The book doesn’t break a lot of news. What it provides instead is some very welcome depth and nuanced detail to events we only thought we knew. When Trump contracted COVID, for example, we knew he was ill enough to be hospitalized but few people knew at the time just how close to death he came. But the truly revelatory moment in the authors’ account of Trump’s illness is from the point of view of CDC director Robert Redfield as he watches Trump return from the hospital in October 2020. Even then, Redfield hoped against hope that Trump would seize the chance to tell people to take the virus seriously. But that was to imagine that Trump was someone he was not, and Redfield saw his hope smashed as soon as Trump reached the White House and defiantly tore away his mask.

This moment is not in and of itself greatly important, but it becomes important, as the authors show, when it’s fitted into a troubling and ultimately terrifying pattern. This idea of missed chances and lost opportunities crops up over and over, as when, in March, the White House pondered, oh so briefly, sending masks to every household in the country. But no, here as elsewhere, from the moment the virus reached our shores, Trump and his enablers would make one wrong choice after another. Indeed, about the only thing they got right was Operation Warp Speed, the program to develop and deliver a vaccine in record time, and even then success was achieved mostly in spite of the White House. “The whole pandemic response was managed through power, intimidation, and bullying,” the authors write with admirable understatement.

The best thing about Nightmare Scenario is that it gives its readers a narrative, a day by day and month by month account that helps make sense of the story that we experienced and struggled to comprehend as it was happening. OK, maybe not “make sense” so much as it helps find a path through the chaos.

Even though we know how it all ends, we read with a grim, can’t-turn-away fascination as we watch things go from bad to worse to Scott Atlas. Every chapter begins with a date and two figures: the number of recorded cases and the number of deaths. Chapter One begins with 2 cases and 0 deaths as of January 2020. By the last chapter, nine months later, the case figure is 9 million and the death toll is 229,293. At the end of that chapter, in January 2021, the deaths have climbed to over 400,000.

This makes it easy, for instance, to know that when a petulant, bored Trump wanted to reignite his rallies and traipsed off to an indoor arena in Tulsa, where he would first drop his noxious “Kung flu” bomb, there were 2,100,000 confirmed cases and 116,000 deaths. This was the rally where a famously tiny crowd of 6,200 people heard Trump say that he had told his aides to scale back testing so the case numbers wouldn’t be so high: “When you do testing to that extent, you’re going to find more people, you’re going to find more cases. So I said to my people, ‘Slow the testing down, please!” It might have sounded like a joke, but as Abutaleb and Paletta point out, Trump repeatedly complained about testing to his staff, borne along by the insane logic that if you didn’t have testing, you wouldn’t have numbers, and if you didn’t have numbers, you wouldn’t have a pandemic.
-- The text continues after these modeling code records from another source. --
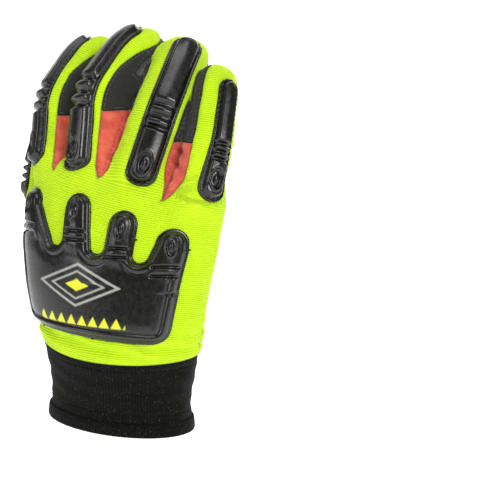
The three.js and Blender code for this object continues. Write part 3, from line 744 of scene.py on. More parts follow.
def cuff_material():
    """Dense black knit: upright ribs crossed by fine rows, with small pale flecks."""
    material, tree, shader = new_material("Cuff knit", 0.9, 0.03, 0.12)
    wales = use(tree, RIBS, along=attribute(tree, "wale"), spacing=1.6)
    rows = use(tree, RIBS, along=attribute(tree, "rib"), spacing=1.2)
    weave = maths(tree, "MULTIPLY", wales, maths(tree, "MULTIPLY_ADD", rows, 0.5, 0.5))
    fuzz = noise(tree, 800.0, 3.0)
    flecks = use(tree, SPECKLE, density=800.0, size=0.22)
    base = tinted(tree, maths(tree, "MULTIPLY", weave, fuzz), rgb(2, 2, 2), rgb(20, 21, 17))
    base = tinted(tree, maths(tree, "MULTIPLY", flecks, 0.3), base, rgb(120, 120, 112))
    tree.links.new(base, shader.inputs["Base Color"])
    tree.links.new(bumped(tree, maths(tree, "ADD", weave, fuzz), 0.22, 0.7), shader.inputs["Normal"])
    return material


def thread_material(name, colour):
    """Twisted sewing thread."""
    material, tree, shader = new_material(name, 0.55, 0.2, 0.4)
    twist = noise(tree, 2500.0, 1.0, (1, 1, 2.5))
    shaded = tinted(tree, twist, tuple(0.6 * c for c in colour[:3]) + (1,), colour)
    tree.links.new(shaded, shader.inputs["Base Color"])
    tree.links.new(bumped(tree, twist, 0.05, 0.5), shader.inputs["Normal"])
    return material


def tape_material():
    """Lime woven tape with a fine diagonal twill."""
    material, tree, shader = new_material("Lime tape", 0.7, 0.25, 0.35)
    slanting = maths(tree, "ADD", attribute(tree, "rib"), attribute(tree, "wale"))
    rows = use(tree, RIBS, along=slanting, spacing=0.7)
    base = tinted(tree, rows, rgb(150, 190, 10), rgb(205, 238, 50))
    tree.links.new(base, shader.inputs["Base Color"])
    tree.links.new(bumped(tree, rows, 0.12, 0.7), shader.inputs["Normal"])
    return material


LIME = lime_material()
RUBBER = rubber_material()
MESH = mesh_material()
CORAL = coral_material()
LEATHER = leather_material()
CUFF = cuff_material()
TAPE = tape_material()
DARK_THREAD = thread_material("Black thread", rgb(46, 46, 42))


# The skin, cut into its panels
def seam_height(x):
    """How high the cuff's seam lies: it rises to both sides, more to the thumb's."""
    return CUFF_SEAM + np.where(x < 0, *SEAM_RISE) * (x / CUFF_TOP[0]) ** 2


def skin_panels():
    """Every panel is the part of one skin where its own sewing lines hold. Each line is a
    distance: along a digit from an angle about its middle line, on the hand along the arch."""
    points, quads = cells_to_surface(FIELDS["whole"])
    points, normal = relaxed(points, quads)
    triangles = np.concatenate([quads[:, [0, 1, 2]], quads[:, [0, 2, 3]]])
    f = {key: read_field(values, points)[0] for key, values in FIELDS.items() if key != "whole"}
    up, along, out = hand_local(points)
    local = {name: spine.local(points) for name, spine in SPINES.items()}
    angle = {name: np.degrees(np.arctan2(v[1], v[2])) for name, v in local.items()}
    radius = {name: np.hypot(v[1], v[2]) for name, v in local.items()}
    share = {name: v[0] for name, v in local.items()}
    others = {n: np.min([f[m] for m in FINGERS if m != n], axis=0) for n in FINGERS}
    finger = np.min([f[n] for n in FINGERS], axis=0)
    on_finger = smooth((f["hand"] - finger + 1.0) / 7.0)
    thumb = smooth_most(f["thumb"] - np.minimum(f["hand"], finger), np.full(len(points), -9.0), 1.0)

    def arc(name, degrees):
        return np.radians(degrees) * radius[name]

    def between(name, low, high):
        return np.minimum(arc(name, angle[name] - low), arc(name, high - angle[name]))

    def least(*values):
        return np.min(np.broadcast_arrays(*values), axis=0)

    def little_side_of(name):
        _left, root, tip, front_line = SEAMS[name]
        return between(name, root + (tip - root) * smooth((share[name] - 0.55) / 0.35), front_line)

    def thumb_side_of(name):
        return between(name, -FRONT_SEAM, -SEAMS[name][0])

    regions = {}
    on_thumb = -thumb
    cap_line = (share["thumb"] - THUMB_CAP_SHARE) * DIGITS["thumb"][0]
    round_back = arc("thumb", np.abs(angle["thumb"]) - THUMB_SEAM)
    regions["thumb_tip_cap"] = least(on_thumb, cap_line, round_back)
    regions["thumb_back_panel"] = least(on_thumb, -round_back)
    regions["thumb_side_strip"] = least(on_thumb, between("thumb", THUMB_SEAM, 180 - THUMB_SEAM))
    regions["thumb_front_panel"] = on_thumb
    for name in FINGERS:
        above = (share[name] - CAP_SHARE) * DIGITS[name][0]
        round_tip = arc(name, np.abs(angle[name]) - TIP_SEAM)
        regions[f"{name}_tip_cap"] = least(above, round_tip, others[name] - f[name])
    for (a, b), (low, top, palm_low) in CROTCHES.items():
        left = little_side_of(a)
        right = thumb_side_of(b)
        lean = smooth((f[b] - f[a]) / 5.0 + 0.5)
        sides = left * lean + right * (1 - lean)
        gap = np.abs(f[b] - f[a]) * 0.5
        foot = low + (palm_low - low) * smooth(0.5 - out / 10.0)
        rise = (points[:, 2] - foot - 0.4 * gap ** 1.8) * 0.6
        far_off = 5.0 - np.maximum(np.minimum(f[a], f[b]) - 3.0, 0)
        between_them = np.min([f[m] for m in FINGERS if m not in (a, b)], axis=0) - np.minimum(f[a], f[b])
        regions[f"{a}_{b}_crotch_patch"] = least(sides, rise, top - points[:, 2], far_off, between_them)
        lower = points[:, 2] - top
        regions[f"{a}_side_to_{b}"] = least(left, lower, others[a] - f[a])
        regions[f"{b}_side_to_{a}"] = least(right, lower, others[b] - f[b])
    half = hand_row("wide", up)
    root_line = SEAMS["index"][0] + 34.0 * smooth((0.16 - share["index"]) / 0.16)
    index_edge = np.minimum(thumb_side_of("index"), arc("index", -angle["index"] - root_line))
    little_edge = little_side_of("pinky")
    thumb_side = np.minimum(-along - half + 13.0, -out - 6.0)
    little_side = np.minimum(along - half + 14.0, -out - 8.5)
    regions["index_side_panel"] = np.minimum(
        thumb_side * (1 - on_finger) + index_edge * on_finger, np.where(points[:, 0] < -20, 9.0, -9.0))
    regions["little_side_panel"] = np.minimum(
        little_side * (1 - on_finger) + little_edge * on_finger, np.where(points[:, 0] > 20, 9.0, -9.0))
    front = np.full(len(points), -9.0)
    nearest = np.argmin([f[n] for n in FINGERS], axis=0)
    rib_at = np.zeros(len(points))
    wale_at = np.zeros(len(points))
    for k, name in enumerate(FINGERS):
        front = np.where(nearest == k, arc(name, np.abs(angle[name]) - FRONT_SEAM), front)
        start = DIGITS[name][5] * HAND_LENGTH
        rib_at = np.where(nearest == k, share[name] * DIGITS[name][0] + start, rib_at)
        wale_at = np.where(nearest == k, arc(name, angle[name]), wale_at)
    regions["palm_panel"] = -out * (1 - on_finger) + front * on_finger
    regions["back_panel"] = np.full(len(points), 9.0)

    weight = smooth((f["hand"] - finger + 1.0) / 18.0)
    rib = up * HAND_LENGTH * (1 - weight) + rib_at * weight
    wale = along * (1 - weight) + wale_at * weight
    is_thumb = thumb < 0
    rib = np.where(is_thumb, share["thumb"] * DIGITS["thumb"][0], rib)
    wale = np.where(is_thumb, arc("thumb", angle["thumb"]), wale)

    # Folds in the cloth
    near_cuff = smooth((26.0 - points[:, 2] + CUFF_SEAM) / 20.0) * (out > -6)
    tilt = points[:, 2] + 0.16 * along + 1.6 * rolling_noise(points, 26.0, 4)
    folds = 1.0 * near_cuff * np.sin(tilt * (2 * np.pi / 8.5))
    coral = np.max([regions[f"{a}_{b}_crotch_patch"] for a, b in CROTCHES], axis=0)
    slant = points[:, 2] + 0.7 * points[:, 0]
    creases = np.sin(slant * (2 * np.pi / 8.5) + 1.6 * rolling_noise(points, 12.0, 6))
    valley = np.min([np.abs(f[b] - f[a]) + 9.0 * (np.minimum(f[a], f[b]) > 9.0) for a, b in CROTCHES], axis=0)
    folds += smooth(coral / 2.5) * (0.8 * creases - 2.0 * bell(valley, 2.4) + 0.4)
    folds += 0.28 * rolling_noise(points, 17.0, 8) + 0.12 * rolling_noise(points, 7.0, 9)
    seam_at = seam_height(points[:, 0])
    folds *= smooth((points[:, 2] - seam_at - 1) / 4.0)
    points = points + normal * folds[:, None]

    names = list(regions)
    table = np.column_stack([points, normal, rib, wale] + [regions[n] for n in names] + [valley])
    above_cuff = points[:, 2] - (seam_at - 0.9)
    rest, tris = cut(np.column_stack([table, above_cuff]), triangles, above_cuff)
    pieces = {}
    for k, name in enumerate(names):
        keep = rest[:, 8 + k]
        pieces[name] = cut(rest, tris, keep)
        if k < len(names) - 1:
            rest, tris = cut(rest, tris, -keep)
    return names, pieces


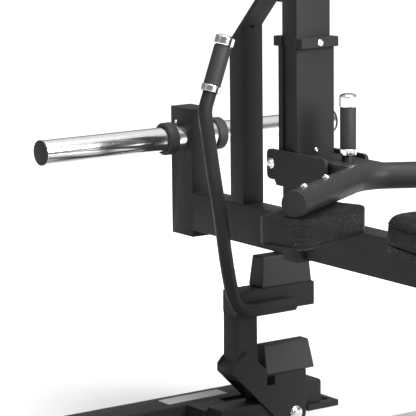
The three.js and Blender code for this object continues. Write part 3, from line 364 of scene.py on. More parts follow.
# %% Chrome
def bright_chrome():
    """Polished chrome with a slight haze."""
    material, tree, shader = new_material("bright_chrome")
    place = object_coordinates(tree)
    shader.inputs["Metallic"].default_value = 1.0
    haze = noise(tree, place, scale=45.0, detail=5.0)
    ripple = noise(tree, place, scale=220.0, detail=2.0)
    colour = blend_colours(tree, haze, (0.80, 0.80, 0.81), (0.88, 0.88, 0.885))
    dress(tree, shader, colour, spread(tree, haze, low=0.15, high=0.17))
    bump(tree, shader, ripple, strength=0.005, distance=0.0001)
    return material


# %% Rubber, leather and the tread's paint
def bumper_rubber():
    """Matt moulded rubber with a fine speckle."""
    material, tree, shader = new_material("bumper_rubber")
    place = object_coordinates(tree)
    speckle = noise(tree, place, scale=350.0, detail=4.0)
    colour = blend_colours(tree, speckle, (0.014, 0.014, 0.0145), (0.024, 0.024, 0.0245))
    dress(tree, shader, colour, spread(tree, speckle, low=0.55, high=0.72), specular=0.35)
    bump(tree, shader, speckle, strength=0.15, distance=0.0003)
    return material


def grip_rubber():
    """Foamed rubber with open pores."""
    material, tree, shader = new_material("grip_rubber")
    place = object_coordinates(tree)
    pores = add_node(tree, "ShaderNodeTexVoronoi")
    pores.inputs["Scale"].default_value = 700.0
    tree.links.new(place, pores.inputs["Vector"])
    cloud = noise(tree, place, scale=120.0)
    colour = blend_colours(tree, cloud, (0.010, 0.010, 0.0103), (0.018, 0.018, 0.0183))
    dress(tree, shader, colour, specular=0.4)
    shader.inputs["Roughness"].default_value = 0.62
    bump(tree, shader, pores.outputs["Distance"], strength=0.25, distance=0.0004)
    return material


def pad_leather():
    """Leather: small cells of grain with creased borders painted dark as shade, over a slow variation
    of gloss.
    """
    material, tree, shader = new_material("pad_leather")
    place = object_coordinates(tree)
    grain = add_node(tree, "ShaderNodeTexVoronoi", feature="DISTANCE_TO_EDGE")
    grain.inputs["Scale"].default_value = 290.0
    tree.links.new(place, grain.inputs["Vector"])
    creases = spread(
        tree, grain.outputs["Distance"], low=0.0, high=1.0, from_low=0.0, from_high=0.25)
    gloss = spread(tree, noise(tree, place, scale=25.0), low=0.30, high=0.38)
    # The creases are painted near black against the cells: painted shade in the grain, beside the
    # relief.
    colour = blend_colours(tree, creases, (0.001, 0.001, 0.0011), (0.012, 0.012, 0.0123))
    dress(tree, shader, colour, gloss, specular=0.18)
    bump(tree, shader, creases, strength=1.0, distance=0.0016)
    return material


def tread_coat():
    """Grey paint with a fine grit, for the foot tread and the bare plate."""
    material, tree, shader = new_material("tread_coat")
    place = object_coordinates(tree)
    grit = noise(tree, place, scale=700.0)
    colour = blend_colours(tree, grit, (0.28, 0.282, 0.285), (0.36, 0.362, 0.365))
    dress(tree, shader, colour)
    shader.inputs["Roughness"].default_value = 0.7
    bump(tree, shader, grit, strength=0.3, distance=0.0004)
    return material


finishes = {
    "frame_coat": satin_black("powder_coat", COAT_COLOURS, (9.0, 4.0), (60.0, 0.50), (900.0, 0.10)),
    "bright_chrome": bright_chrome(),
    "bumper_rubber": bumper_rubber(),
    "grip_rubber": grip_rubber(),
    "black_plastic": satin_black(
        "black_plastic", PLASTIC_COLOURS, (30.0, 3.0), (200.0, 0.52), (600.0, 0.06)),
    "pad_leather": pad_leather(),
    "tread_coat": tread_coat(),
}
slot_of = {entry["node"]: entry["material_slot"] for entry in frame["record"]["subparts"]}


# %% [markdown]
# ## Steel with rolled edges
# The CAD tubes and plates have knife edges. Real tube is rolled, and real plate is deburred, and at
# this distance that shows as a thin light line along every edge. A merged copy of each steel node
# gets a bevel: wide along the length of a tube, narrow at its cut ends, and the copy stands for the
# node. The seat board, the tread and the pivot shaft get the narrow one too.

# %% Copies of the steel nodes
TUBE_CORNER = 0.0022
PLATE_EDGE = 0.0008
TUBE_CORNER_STEPS = 3
PLATE_EDGE_STEPS = 2
COPLANAR_ANGLE = math.radians(1)
CORNER_ANGLE = math.radians(24)
SHARP_ANGLE = math.radians(32)
SAME_DIRECTION = 0.99
SAME_CAD_POINT = 1e-6


def merged_copy(node, name):
    """The node's mesh with its loose triangles joined and its flat faces made whole."""
    mesh = nodes[node].data.copy()
    mesh.name = name
    work = bmesh.new()
    work.from_mesh(mesh)
    bmesh.ops.remove_doubles(work, verts=work.verts, dist=SAME_CAD_POINT)
    bmesh.ops.dissolve_limit(
        work, angle_limit=COPLANAR_ANGLE, verts=work.verts, edges=work.edges)
    work.to_mesh(mesh)
    work.free()
    mesh.materials.clear()
    return mesh


def settle(mesh):
    """Smooth shading with every edge sharper than SHARP_ANGLE kept crisp."""
    mesh.shade_smooth()
    mesh.set_sharp_from_angle(angle=SHARP_ANGLE)


def fit(thing, slot, body, stands_for=()):
    """A finished piece gets its finish, its body and the nodes it stands for."""
    thing.data.materials.clear()
    thing.data.materials.append(finishes[slot])
    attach(thing, body)
    if stands_for:
        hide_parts(*stands_for)
    return thing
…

The further I read in Nightmare Scenario, the angrier I got, and that surprised me because I did not think I had the capacity to be angered any longer by this endless shitshow. But when you see it all pulled together like this, when you are shown example upon example of the mendacity and cynicism of a White House that always, always prioritized Trump’s whims and vanity (he thought masks made him look weak) and allowed political imperatives to shove aside any thought of public welfare (“What happens when you mix politics and public health?” one administration official said. “You get politics.”), it makes you think, this is not mere stupidity, this is outright evil.

No one was ever going to concoct a perfect response to COVID-19, and certainly not in a country as sprawling and unruly as this one. But even a little competence, not to mention compassion, would have been enough to avert many needless deaths. When historians study this event a century from now, they will use books like this one and the others on the pandemic year as textbooks of how to do everything exactly the wrong way.